Much has been written about the relentless rise of managerialism in British universities and there is at least anecdotal evidence that REF-generated numbers are being used to “manage” university staff, setting colleague against colleague. The “tacit” nature of many of the abilities academics exercise in respect of both teaching and research – abilities which defy articulation let alone quantification – advantages the academic in his or her dealings with the human resources manager. Quantification switches the balance of power by subordinating the tacit and personal to the mechanical and the impersonal. Theodore Porter’s 1995 book “Trust in Numbers” anticipates this governance-by-number with remarkable acuity.
Before examining the numbers used to represent research quality in the various league tables, it is instructive to consider concerns about the data from which all REF inferences are derived. In the early stages of the REF process, groups of manager-academics assess the research output of their colleagues, assigning each item of submitted research a number on a four point scale. “World-leading” research is grade 4*, “internationally excellent” research is graded 3*, research that is “recognised internationally” is graded 2*, and research that is “recognised nationally” is graded 1*. Can human beings, no matter how expert, make such judgements with any degree of consistency? In 1961 the world’s elite testing agency, America’s Educational Testing Service, investigated this issue under carefully controlled conditions. They concluded:
“When 300 student papers were graded by 53 graders (a total of 15,900 readings), more than one third of the papers received every possible grade. … 94% (of the papers) received either seven, eight or nine different grades; and no essay received less than five different grades from 53 readers.”
The Nobel Laureate Daniel Kahneman came to the same conclusion:
“Another reason for the inferiority of expert judgement is that humans are incorrigibly inconsistent in making summary judgements of complex information. When asked to evaluate the same information twice, they frequently give different answers. The extent of the inconsistency is often a matter of real concern. Experienced radiologists who evaluate chest X-rays as “normal” or “abnormal” contradict themselves 20% of the time when they see the same picture on separate occasions. … A review of 41 separate studies of the reliability of judgements made by auditors, pathologists, psychologists, organizational managers, and other professionals suggests that this level of inconsistency is typical, even when a case is re-evaluated within a few minutes.”
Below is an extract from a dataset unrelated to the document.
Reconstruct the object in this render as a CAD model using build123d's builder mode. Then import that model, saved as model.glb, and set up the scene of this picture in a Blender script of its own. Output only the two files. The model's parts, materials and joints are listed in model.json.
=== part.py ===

Turning now to the ranks assigned to universities in REF-related league tables, let’s use the most widely discussed measure of research quality, the Grade Point Average (GPA), to illustrate what happens when one attempts to quantify quality. The GPA is computed using the following arithmetic rule: first multiply the institution’s percentage of 4* research by 4, its percentage of 3* research by 3, its percentage of 2* research by 2, and its percentage of 1* research by 1; then compute the total of these four numbers and divide by 100.
Now there is a profound problem with this simple arithmetic exercise. The REF involves the assignment of the published output of every ref-submitted academic to a four point ordinal scale. The scale is ordinal in the sense that a 3* journal article, for example, is deemed superior to journal articles rated 1* or 2*, and also deemed inferior to journal articles assigned to the 4* category. However, here’s the problem: arithmetical operations (such as the GPA algorithm above) are not meaningful when applied to an ordinal scale. Conclusion: GPA ranks are not meaningful.
The only hope of salvaging anything for the GPA as a measure of research quality is to go out on a very long limb and posit the existence of an underlying continuous quantifiable construct “research quality,” thereby transforming an ordinal to an interval scale in which the “distance” between consecutive levels is constant. But the construct “research quality” isn’t an intrinsic property of an academic manuscript; rather, it is a joint property of the manuscript and the relevant academic practice from which the manuscript derives its authority. Moreover, the relation between article and academic tradition is internal, and “research quality” is a property of an interaction rather than something intrinsic to the manuscript. It is important to stress that the reasoning set out here has implications for all of the REF-related “measures” of research quality I have encountered.
Finally, it does not seem to disturb the Higher Education community that each new league table tends to produce different rank orders. This shouldn’t surprise given that the same community doesn’t seem to be troubled by the notion that one can summarise the research quality of a university in a single number. The Nobel Laureate Sir Peter Medawar labelled this practice “unnatural science.” Medawar asked how it could be acceptable to capture something as complex as the research quality of a university in a single number when
“[t]he physical properties and field behaviour of soil depend on particle size and shape, porosity, hydrogen ion concentration, material flora and water content and hygroscopy . No single figure can embody itself in a constellation of values of all these variables in any single real instance.”